Duplicating Pages Without SEO Damage
Duplicating a page is a quick way to reuse a layout, but two near-identical pages can trigger duplicate-content problems. Before you publish a copy, change the URL slug, the page title and the meta description so search engines treat them as distinct.
If the duplicate is only a working draft, set it to hidden or noindex until it is genuinely different. Thoughtful internal structure underpins ranking, which is why we treat it as part of every search engine optimisation engagement rather than a one-off fix.
Previewing and Publishing Safely
Always run Preview before going live, toggling between desktop and mobile to catch layout slips. Click through your links and forms in preview, because a broken contact form can cost real enquiries.
Publishing is reversible: you can edit and republish at any time. Small, frequent refinements tend to serve visitors better than rare, sweeping overhauls, so build a habit of light, regular maintenance.
Page-Level SEO Settings in Wix
A well-built page still needs to be findable. Wix exposes the core on-page SEO controls per page, and using them properly is what moves a page up the results rather than leaving it stranded on page three.
Titles, Descriptions and Slugs
In each page’s SEO settings, write a unique title tag and meta description that reflect the page’s actual content and include the term people search for. Keep the URL slug short, lowercase and free of dates or version numbers so it stays permanent.
Avoid keyword stuffing. A natural, specific title earns more clicks than a crammed one, and the description is your pitch in the results, so give a clear reason to choose your page. A useful habit is to write the title as the answer to the question a searcher is typing, then make the description expand on it in one plain sentence. These are the same principles behind effective content marketing.
Images, Alt Text and Speed
Give images descriptive filenames and alt text rather than leaving camera defaults in place. Alt text helps accessibility and gives search engines context, while compressing large images keeps pages loading quickly.
Speed is a ranking and conversion factor, so reducing oversized media is one of the highest-value tasks on any Wix site. Reliable hosting and performance management matter just as much, which is where ongoing website hosting management earns its keep.
Structured Data and Ongoing Reviews
Wix supports custom structured data and lets you edit robots meta tags per page, which helps search engines and AI tools understand your content. A schema for how-to steps or FAQs can improve how your pages appear in results.
SEO is not a one-off setup. Review your top pages quarterly using Wix Analytics or Google Analytics, check which queries bring visitors, and refresh content that is slipping. Steady attention beats sporadic effort every time.
It also helps to watch how your pages are indexed. Wix connects to Google Search Console, which shows the exact terms people use to reach each page and where you rank for them. That data turns guesswork into a clear list of which pages to improve first, and which titles or descriptions to rewrite for a better click-through rate.
Conclusion
Managing a Wix site well comes down to clear structure, the right tool for each content type, and SEO settings that are actually filled in. Add pages with purpose, use the CMS when content repeats, cover your legal pages, and review performance regularly. Do that consistently, and your site keeps working for you. Need a hand getting it right? Talk to our team about your Wix project.
FAQs
How do I add a new page to my Wix website?
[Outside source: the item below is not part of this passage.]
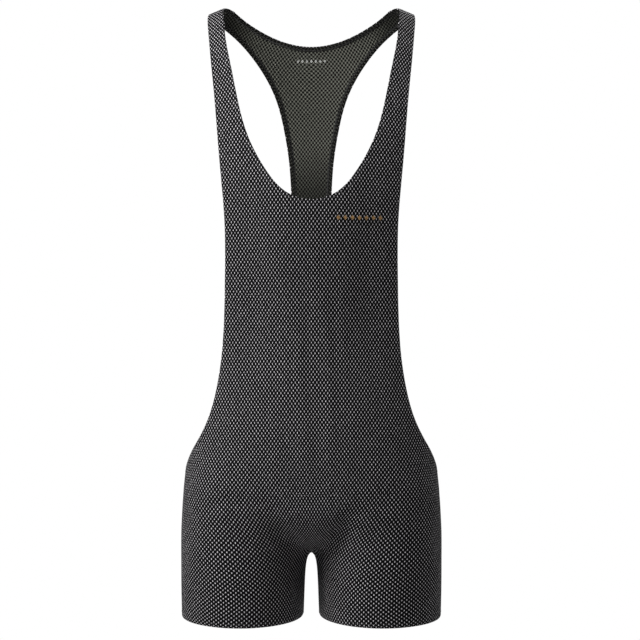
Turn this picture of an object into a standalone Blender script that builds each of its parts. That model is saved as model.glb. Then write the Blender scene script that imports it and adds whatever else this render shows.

Open the Pages panel in the Wix Editor, click Add Page, then choose a blank page or a template and give it a clear name. The name sets the menu label and the default URL slug, so keep it descriptive. Preview the page and confirm it sits where you want in the menu before publishing.
Why is my new page not showing in the navigation menu?
The most common cause is that the page is set to hidden, or it is hidden specifically on the mobile layer while visible on desktop. Open the page settings and check both the menu visibility toggle and the separate mobile view. Wix treats desktop and mobile navigation independently, so a page can appear on one and not the other.
How do I create a drop-down menu in Wix?
In the Menus and Pages panel, drag a page slightly to the right so it nests beneath a parent page. Wix then groups it into a drop-down automatically. This keeps your top-level menu short and your related pages organised under clear headings.
Can I password-protect a specific page on Wix?
Yes. Open the page’s settings, go to the Permissions tab, and set the page to members only or password-protected. Visitors are then prompted to log in or enter a password before they can view it, which suits client areas, course content or gated resources.
How do I delete a Wix page without losing my SEO ranking?
Before removing a page that gets traffic, set up a 301 redirect from its URL to the most relevant remaining page. Wix lets you add redirects in the SEO settings of your dashboard. This passes most of the page’s authority to the new destination and avoids leaving visitors on a dead link.